Professional restorers can re-dye faded surfaces, fill cracks, and apply a fresh protective seal, often at a fraction of what replacement costs.
If you are unsure whether damage qualifies, contact the furniture manufacturer first. They can advise on approved repair or restoration services for your specific piece.
Conclusion
Cleaning leather furniture properly comes down to one rule: match the method to the leather type before you start. Using the wrong cleaner on the wrong type of leather causes more damage than any spill ever would.
Well-maintained leather does not just hold up; it actually gets better with time.
A dry wipe once a week, a vacuum every two weeks, and a proper clean with conditioning twice a year is enough. The key is starting before the leather looks bad, not after.
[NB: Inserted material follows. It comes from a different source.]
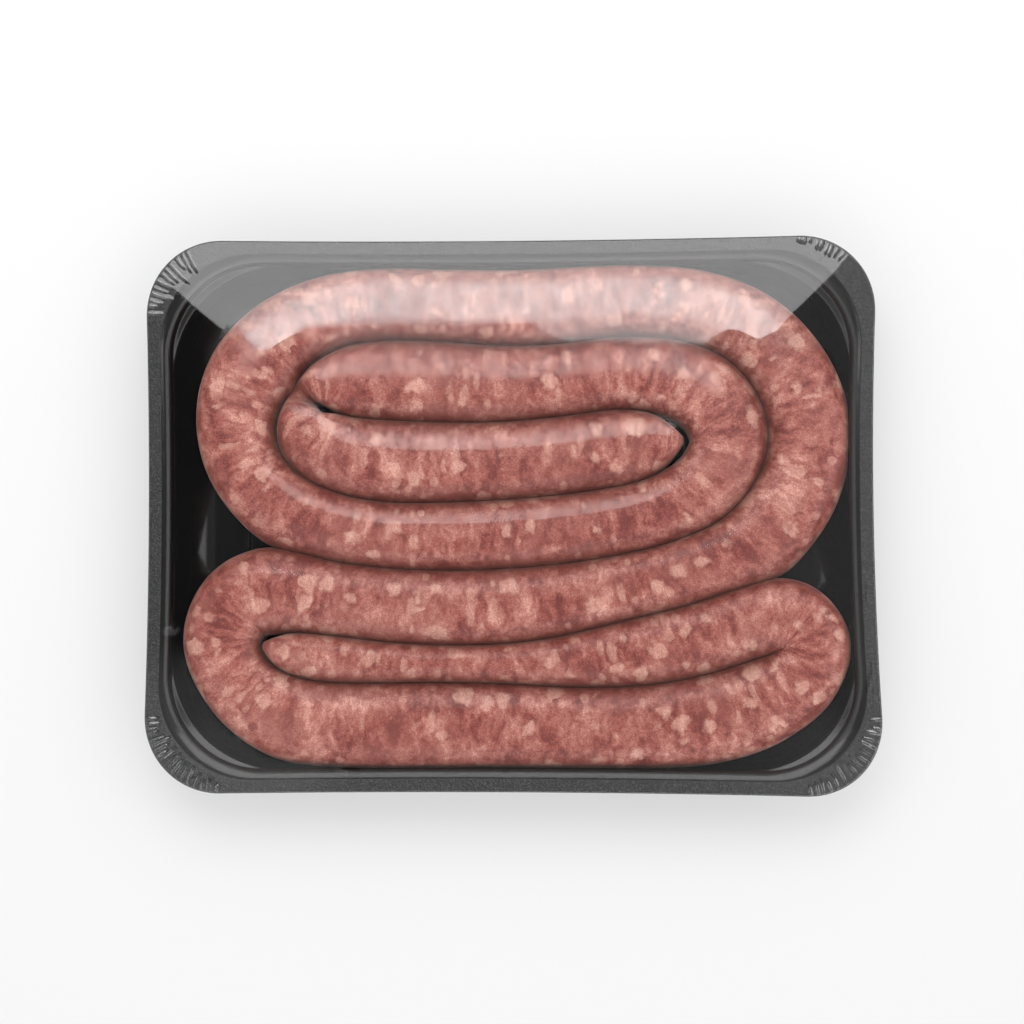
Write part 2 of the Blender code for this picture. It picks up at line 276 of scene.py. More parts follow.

Treat it consistently, and quality leather furniture will outlast almost everything else in your home.
Frequently Asked Questions
How to Clean Leather With Vinegar?
Mix equal parts white vinegar and distilled water, then gently wipe the leather with a damp microfiber cloth in circular motions.
Best Homemade Leather Cleaner?
A simple homemade leather cleaner is a mix of equal parts white vinegar and distilled water. For extra gentle cleaning, add a few drops of mild dish soap.
How to Clean a Leather Sofa Professionally?
Vacuum the sofa first with a soft-bristled brush attachment, then clean it with a damp microfiber cloth and a leather-safe cleaner, using gentle circular motions.